Hay que salvar a Benjamin, sostiene Sarlo, de las lecturas reduccionistas y paródicas de su obra: “la lectura de Benjamin ha producido una especie de erosión teórica que carcome la originalidad benjaminiana hasta los límites de la completa banalización”. Un poco por eso, ella misma elige –como antes él– esos objetos aparentemente pueriles que encierran “un contenido de verdad que libera energías revolucionarias”. Es que “la originalidad de Benjamin se manifiesta en este trabajo de atrapar lo verdaderamente significativo en lo pequeño y lo trivial”. Sólo a partir de esos detalles podría reponerse una cierta idea de totalidad (descentrada, inorgánica, replegada sobre sí misma, esquiva a las simplificaciones de la sociología).

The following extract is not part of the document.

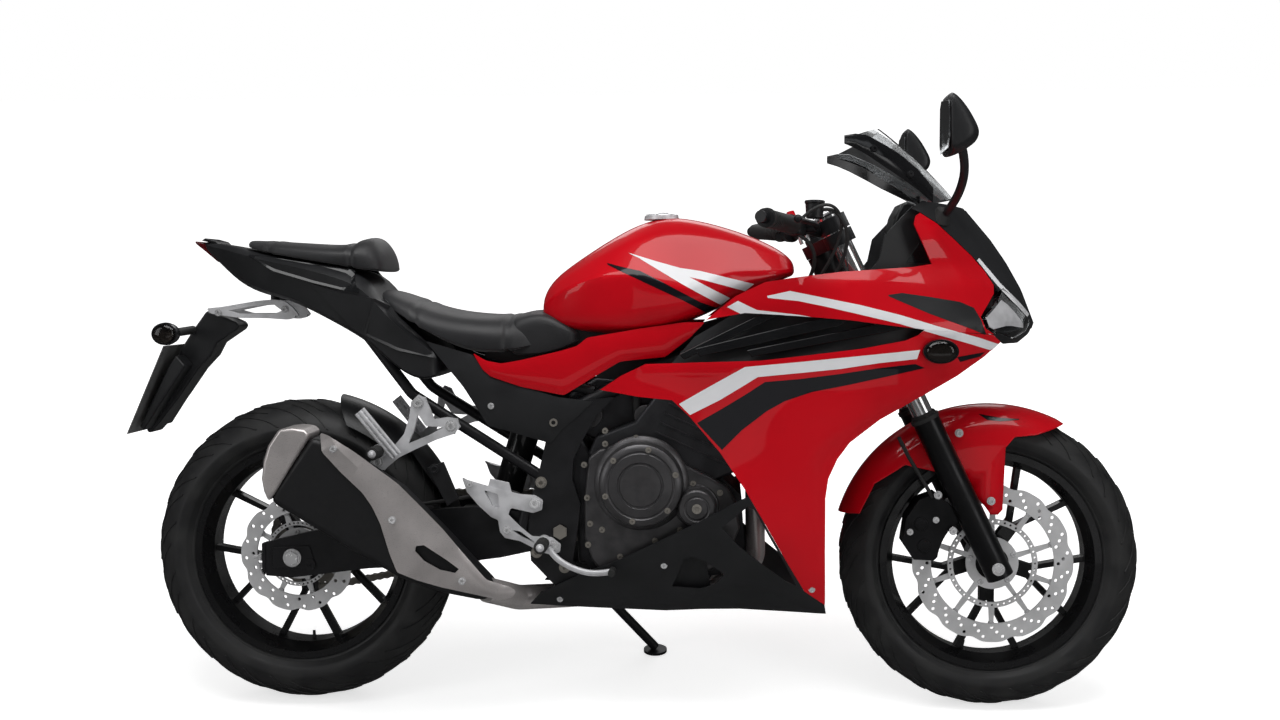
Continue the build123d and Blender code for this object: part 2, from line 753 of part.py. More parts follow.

Particularmente conmovedora es la lectura que hace Sarlo de ese “pasatiempo verdaderamente benjaminiano”: la calcomanía. Ciertamente, la obra crítica de Benjamin puede leerse en la clave de ese procedimiento infantil de dibujo ya preconstruido, pero es tan fuerte el efecto de verdad que procura encontrar allí Sarlo, que es imposible resistirse a la tentación de imaginar a la niña que alguna vez fue calcando dibujos en su cuaderno. ¿Cómo no iba la intelectual, años después, a rescatar esa misma manía para explicar la obra de uno de los teóricos que fundamentan sus observaciones sobre la modernidad y, al mismo tiempo, de manera indirecta, para sugerirnos una clave de lectura de sus propios escritos? Calcomanías: desde Escenas de la vida posmoderna hasta estos Siete ensayos sobre Walter Benjamin, una manera de entender la crítica de la cultura.